High Speed: The Global Race of Future Trains Starts from Japan

Not only Shinkansen: from Asia to Europe, high-speed trains are development accelerators

Traveling fast, traveling safely, traveling without polluting. The mantra of high-speed is making its way around the world, investments are increasing, and ambitious and futuristic projects are popping up aiming to transform the train into the transport of the future.

A future inhabited by billions of people covering distances once prohibitive, transforming the very concept of space into an absolute variable.

This is what is happening in Japan, where construction of the Chuo Shinkansen has been underway for years now, the latest offspring of the famous train with the elongated nose, ancestor of all high-speed trains.

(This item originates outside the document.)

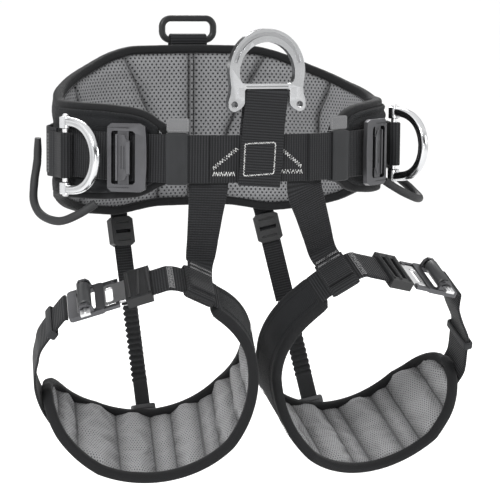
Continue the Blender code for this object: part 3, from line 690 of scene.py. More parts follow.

Unlike its parent, the Chuo Shinkansen will reach 550 km/h thanks to Maglev technology, which allows it to float above the rails without touching them, covering the distance between Tokyo and Osaka in just one hour.

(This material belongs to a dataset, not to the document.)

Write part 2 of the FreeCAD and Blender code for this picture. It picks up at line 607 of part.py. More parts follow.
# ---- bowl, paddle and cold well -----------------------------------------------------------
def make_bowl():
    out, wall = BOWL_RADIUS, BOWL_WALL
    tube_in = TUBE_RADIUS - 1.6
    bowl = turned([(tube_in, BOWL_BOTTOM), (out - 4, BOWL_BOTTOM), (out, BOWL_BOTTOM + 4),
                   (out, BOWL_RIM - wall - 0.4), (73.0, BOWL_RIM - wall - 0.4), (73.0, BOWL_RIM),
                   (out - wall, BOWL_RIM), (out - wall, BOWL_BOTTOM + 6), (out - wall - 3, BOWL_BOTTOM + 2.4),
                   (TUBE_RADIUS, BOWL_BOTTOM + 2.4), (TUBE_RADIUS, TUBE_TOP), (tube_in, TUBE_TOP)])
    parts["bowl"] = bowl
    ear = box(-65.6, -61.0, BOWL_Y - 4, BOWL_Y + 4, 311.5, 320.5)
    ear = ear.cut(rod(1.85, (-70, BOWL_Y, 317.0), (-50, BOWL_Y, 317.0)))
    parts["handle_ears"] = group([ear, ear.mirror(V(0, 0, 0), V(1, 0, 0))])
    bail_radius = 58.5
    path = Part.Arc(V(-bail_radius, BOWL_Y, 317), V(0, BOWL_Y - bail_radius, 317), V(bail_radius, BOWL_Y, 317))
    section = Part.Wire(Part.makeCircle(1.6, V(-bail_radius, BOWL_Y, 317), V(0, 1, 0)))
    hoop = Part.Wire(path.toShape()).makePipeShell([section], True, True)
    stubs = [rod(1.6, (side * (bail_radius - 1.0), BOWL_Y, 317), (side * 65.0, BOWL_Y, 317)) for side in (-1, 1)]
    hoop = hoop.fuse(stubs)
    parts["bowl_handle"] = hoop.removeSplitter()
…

A technology on which the Webuild Group is working in Italy, where, as part of a consortium of companies, it has been tasked by Hyperloop Transportation Technologies with studying the realization of the world’s first operational prototype of high-speed ground transportation using magnetic levitation, a new means capable of traveling at the speed of an airplane.

Maglev technology

The innovation that should push the new Shinkansen to run over 500 kilometers per hour did not originate today. The first experiments date back to 1964, right after the inauguration of the first high-speed trains. In those years, in Yamanashi Prefecture, a test area was built, with a prototype train and railway, to experiment with Maglev technology.

In 2013, that route was expanded from the initial 18.4 kilometers to 25 kilometers, precisely along the route identified for the future Chuo Shinkansen, and it was on this route that the world speed record for a train was achieved.

Currently, work continues on the first section of the line, which will go from Tokyo to Nagoya, while environmental assessments are underway for the second section. Once the first section is inaugurated (probably in 2027), work can also begin on the section that should extend the line to Osaka, another of Japan’s major cities.

Building the line is a complex undertaking from many perspectives, not just technological. The train will run under the Japanese Alps, and for this reason, a 25-kilometer railway tunnel is currently under construction, which, once completed, will become the deepest in the country, precisely due to the height of the mountains above it.

Once completed, the project will profoundly change the economic and social landscape of Japan, allowing people to reach the country’s two most important cities in less than an hour. This means effectively creating a huge urban conglomerate, increasing movements and exchanges, and accelerating the economic growth of the two cities.

The impact of high-speed rail around the world

From Japan to Italy, from England to Spain, high-speed rail is not only a modern and sustainable means of transport but also has a significant impact on the economy and development. A study conducted in 2022 in the United States in collaboration between the Mineta Transport Institute and San Jose State University estimates that in the UK, the construction of the HS2 high-speed line will contribute to the creation of 22,000 direct and indirect jobs in the next five years. In Spain, on the other hand, 100,000 jobs will be created in the coming years, while in France, the expansion of the existing line in the city of Bordeaux will create 14,000 new jobs with an 18% increase in regional GDP.

The same applies to Italy, where the high-speed rail network has been one of the country’s strategic infrastructures for years. In these months, Webuild Group is working on the expansion of many lines, such as the one from Naples to Bari in Puglia, the Verona-Padua line, or the Terzo Valico dei Giovi, the high-speed line that will connect Genoa with Milan.